TASK TO COMPLETE
Copy every line of the following data that includes the string "Blender".

** Start **

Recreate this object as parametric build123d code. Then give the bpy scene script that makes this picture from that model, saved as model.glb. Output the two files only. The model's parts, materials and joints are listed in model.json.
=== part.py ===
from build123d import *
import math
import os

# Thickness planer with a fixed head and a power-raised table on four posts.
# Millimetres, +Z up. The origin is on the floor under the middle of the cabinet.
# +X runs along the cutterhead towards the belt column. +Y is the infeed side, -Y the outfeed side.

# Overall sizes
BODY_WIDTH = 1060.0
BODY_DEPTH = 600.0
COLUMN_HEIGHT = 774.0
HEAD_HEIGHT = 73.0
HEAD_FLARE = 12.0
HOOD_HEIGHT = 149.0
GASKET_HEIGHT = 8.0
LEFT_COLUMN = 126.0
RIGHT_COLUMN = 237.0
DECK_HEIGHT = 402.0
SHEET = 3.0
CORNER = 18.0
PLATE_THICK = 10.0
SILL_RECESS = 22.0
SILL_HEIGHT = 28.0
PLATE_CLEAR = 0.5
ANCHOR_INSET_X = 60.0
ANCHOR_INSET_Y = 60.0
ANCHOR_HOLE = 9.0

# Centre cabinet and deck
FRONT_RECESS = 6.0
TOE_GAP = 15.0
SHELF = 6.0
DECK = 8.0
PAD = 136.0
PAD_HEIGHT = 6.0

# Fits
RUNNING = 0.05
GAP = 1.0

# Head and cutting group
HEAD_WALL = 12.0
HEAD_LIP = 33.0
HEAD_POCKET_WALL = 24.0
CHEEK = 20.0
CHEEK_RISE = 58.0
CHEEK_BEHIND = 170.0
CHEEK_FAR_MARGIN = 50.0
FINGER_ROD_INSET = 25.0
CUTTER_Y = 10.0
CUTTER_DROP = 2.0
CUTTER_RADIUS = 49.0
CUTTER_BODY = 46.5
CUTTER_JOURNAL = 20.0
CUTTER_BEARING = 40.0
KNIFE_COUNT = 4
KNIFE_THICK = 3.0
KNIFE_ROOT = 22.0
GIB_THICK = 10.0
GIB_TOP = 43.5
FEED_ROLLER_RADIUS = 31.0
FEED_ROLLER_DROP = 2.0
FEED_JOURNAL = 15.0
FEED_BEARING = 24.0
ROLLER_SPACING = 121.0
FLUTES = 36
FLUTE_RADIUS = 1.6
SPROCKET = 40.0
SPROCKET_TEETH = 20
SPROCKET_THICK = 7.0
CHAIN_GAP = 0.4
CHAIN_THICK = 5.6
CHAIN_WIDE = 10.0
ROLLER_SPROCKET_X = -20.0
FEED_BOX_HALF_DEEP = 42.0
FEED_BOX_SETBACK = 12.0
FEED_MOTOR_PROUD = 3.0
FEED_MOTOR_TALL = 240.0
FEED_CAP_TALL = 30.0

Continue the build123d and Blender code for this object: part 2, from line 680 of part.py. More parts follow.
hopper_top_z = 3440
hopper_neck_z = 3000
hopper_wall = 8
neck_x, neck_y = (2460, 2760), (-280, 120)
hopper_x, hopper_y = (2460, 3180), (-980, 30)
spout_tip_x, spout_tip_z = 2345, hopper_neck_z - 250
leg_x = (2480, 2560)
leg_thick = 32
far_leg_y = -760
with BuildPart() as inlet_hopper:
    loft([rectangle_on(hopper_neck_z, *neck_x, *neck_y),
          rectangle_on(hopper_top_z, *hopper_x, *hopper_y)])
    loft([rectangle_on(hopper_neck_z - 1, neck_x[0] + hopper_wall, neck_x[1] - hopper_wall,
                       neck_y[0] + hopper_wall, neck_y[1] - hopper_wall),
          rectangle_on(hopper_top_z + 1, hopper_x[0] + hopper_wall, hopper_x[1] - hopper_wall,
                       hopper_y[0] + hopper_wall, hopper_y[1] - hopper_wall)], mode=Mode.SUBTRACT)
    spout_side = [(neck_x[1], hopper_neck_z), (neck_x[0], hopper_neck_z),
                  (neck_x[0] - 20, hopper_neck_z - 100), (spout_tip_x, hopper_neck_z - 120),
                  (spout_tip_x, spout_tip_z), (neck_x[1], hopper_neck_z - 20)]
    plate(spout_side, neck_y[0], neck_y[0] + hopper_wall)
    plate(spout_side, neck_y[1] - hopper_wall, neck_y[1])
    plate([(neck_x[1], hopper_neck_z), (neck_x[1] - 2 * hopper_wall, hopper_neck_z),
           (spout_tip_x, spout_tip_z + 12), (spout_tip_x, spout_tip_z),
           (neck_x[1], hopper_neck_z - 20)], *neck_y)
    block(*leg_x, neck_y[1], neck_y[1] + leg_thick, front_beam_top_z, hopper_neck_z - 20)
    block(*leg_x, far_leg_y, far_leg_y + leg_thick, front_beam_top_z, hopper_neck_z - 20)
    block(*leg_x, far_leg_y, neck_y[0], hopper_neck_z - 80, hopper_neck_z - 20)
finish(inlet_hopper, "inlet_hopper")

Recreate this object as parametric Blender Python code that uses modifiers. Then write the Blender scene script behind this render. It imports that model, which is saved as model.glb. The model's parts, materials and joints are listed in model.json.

** End **

TASK OUTPUT
Continue the build123d and Blender code for this object: part 2, from line 680 of part.py. More parts follow.
Recreate this object as parametric Blender Python code that uses modifiers. Then write the Blender scene script behind this render. It imports that model, which is saved as model.glb. The model's parts, materials and joints are listed in model.json.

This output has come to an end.